I used the prescribed corpus corpora.heliohost.org of which we were asked to consider the English blogs, news and twitter feeds. I cleaned the data using the stringi package, so fast I could actually use the full corpus.

  • almost at the end of my work I realized I did not set aside a portion of the corpus for testing. No big deal: any text from other sources can be used for testing, including the quizzes.
  • Only when I extracted the 4-grams did I split the corpus in 4 parts and set one of them aside (I used caret::createDataPartition)
  • Before removing punctuation, I removed tweet hashtags (#xxx), web site addresses (http or https:…) and symbols or smileys
  • put everything in lower case
  • removed bad language (after all, you don't want the algorithm to suggest you a bad word when you write to your boss and you do not catch the unintended typing correction… I used 2 sources of bad words: bannedwordlist.com and Google which I combined into one list.
  • I removed numbers (but kept “1st”, “2nd” and “3rd”, non-alphanumeric characters "[^[:alnum:]]" and words with tripe letters "[[:alpha:]]*([[:alpha:]])\\1{2,}[[:alpha:]]*" (like weooo or aaann) which I considered unlikely intended words.
  • I realized that I should have kept the period [.] and replaced it by EOS. More on that on the next page…
  • I reconstructed, in the cleaned corpus, contractions like I'll, we've, … I used this list

Extraction of n-grams

I realized that quanteda was much faster for my needs of n-grams extraction than the tm package, which has other functions and advantages that I did not need or use.
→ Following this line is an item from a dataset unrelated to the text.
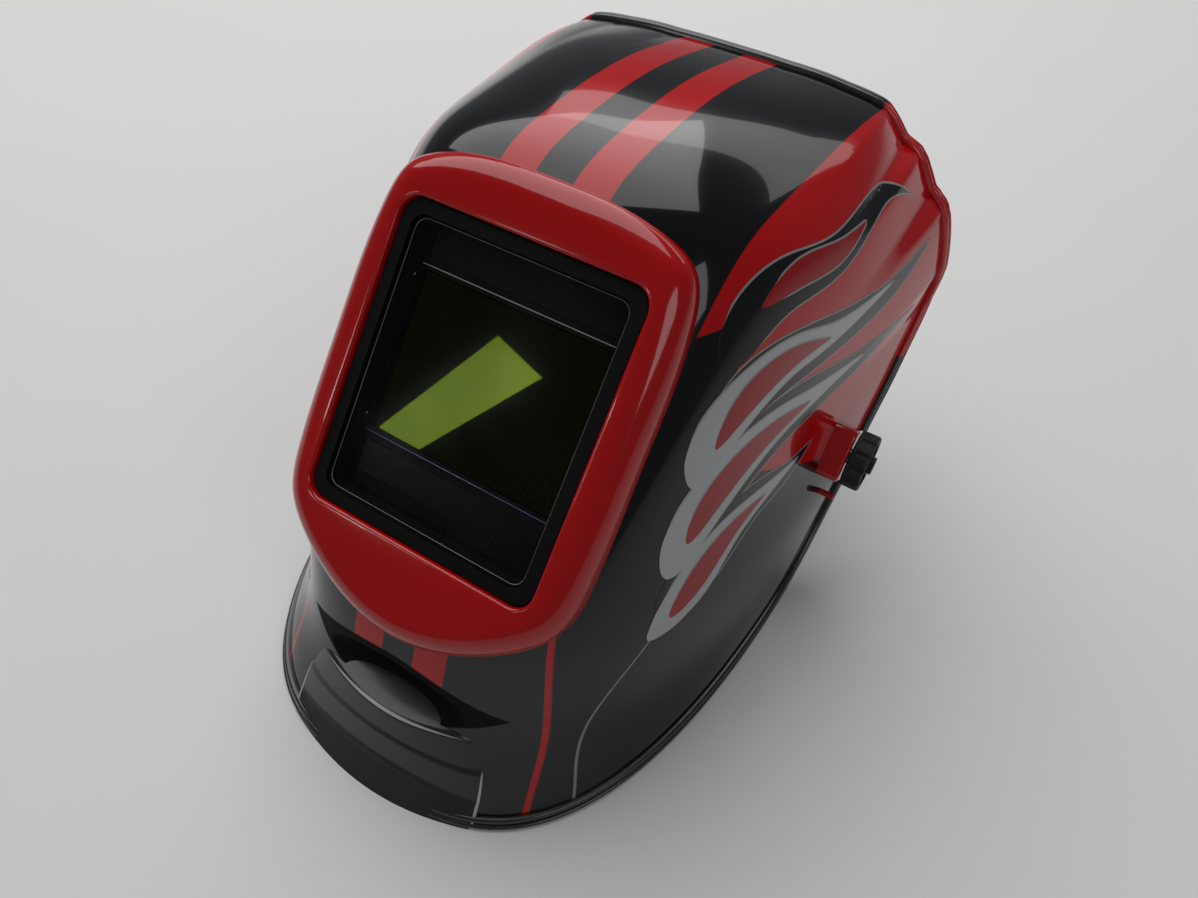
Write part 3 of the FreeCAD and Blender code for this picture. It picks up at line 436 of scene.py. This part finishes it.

  • I realized too late in my project that I should have replaced the period [.] by a word like EOS. Then, when extracting n-grams, I could have skipped EOS. So in my model, for example “The sky is blue. The sun shines” leads to such n-grams as “is blue the sun” or “blue the sun shines”, a nonsense. I decided to ignore that mistake and did not re-clean the data nor did I re-extract the n-grams correspondingly.
  • I extracted unigrams. 3.2% of them covered 95% of all occurrences in the corpus. Therefore I deleted singletons, doubletons and tripletons from those unigrams but also from the corpus itself - a radical choice that may be debatable. That operation took many hours, slicing the corpus into 7 chunks was necessary to prevent R from crashing.
  • Then I extracted bigrams from which I kept only those occuring at least 4 times, that is around 2 million out of 13.7 million, covering more than 85% of all bigram occurences of my cleaned corpus.
  • For trigrams, similarly I kept those occuring at least 4 times, that is 2.8 million out of the 44.8 million, knowing that there were 41.5 million singleton trigrams. Keeping more trigrams would have slowed down my mode.
  • For 4-grams, I sliced the corpus in 4 and extracted the 4-grams in 3 of those 4 parts (leaving one part as a potential test set). Each subgroup gave around 21 M 4-grams. I combined the first 2, removed the singletons from this combination, grouped the 3rd 4-gram group, removed the 20 M singletons from that new combined group, leaving 3.3 M 4-grams, a manageable number.

Algorithm

If the user types >= 3 words, only the last 3 words are taken into account. If the user types < 2 words, it is enough to start a prediction. I will describe my algorithm for a minimum of 3 words typed. The principle stays the same if fewer words are typed. All n-grams also have a count and hence a probability (percent) of occurrence.

  • find 4-grams starting with those 3 words typed, find trigrams starting with the last 2 words typed, find bigrams starting with the last word typed.
  • for each of those n-grams found above, store the last word in a vector called possibles.
  • If possibles is empty, give the 6 most likely unigrams, if not, we rank each of those possible words according to a score, not following KBO method, which I deemed (wrongly?) slow and hence impractical for 4-grams or 3-grams. The score formula is:

             score(possibles[i]) = w4 x log(p4(possibles[i])) + w3 x log(p3(possibles[i])) + w2 x log(p2(possibles[i]))

where w4 is a weight for 4-grams, etc.     p4(possibles[i]) is the percent (probability) of the 4-gram that has been found and having the possibles[i] as the last word, etc.

In many cases possibles[i] will not be in one of the (usually rare) 4-grams found above. I arbitrarily assigned in that case:

     p4(possibles[i]) = 10% * min(p4)      (and the same rule for 3- and 2-grams)

I chose w4 = 0.5, w3 = 0.3 and w2 = 0.2, to give more weight to matched 4-grams.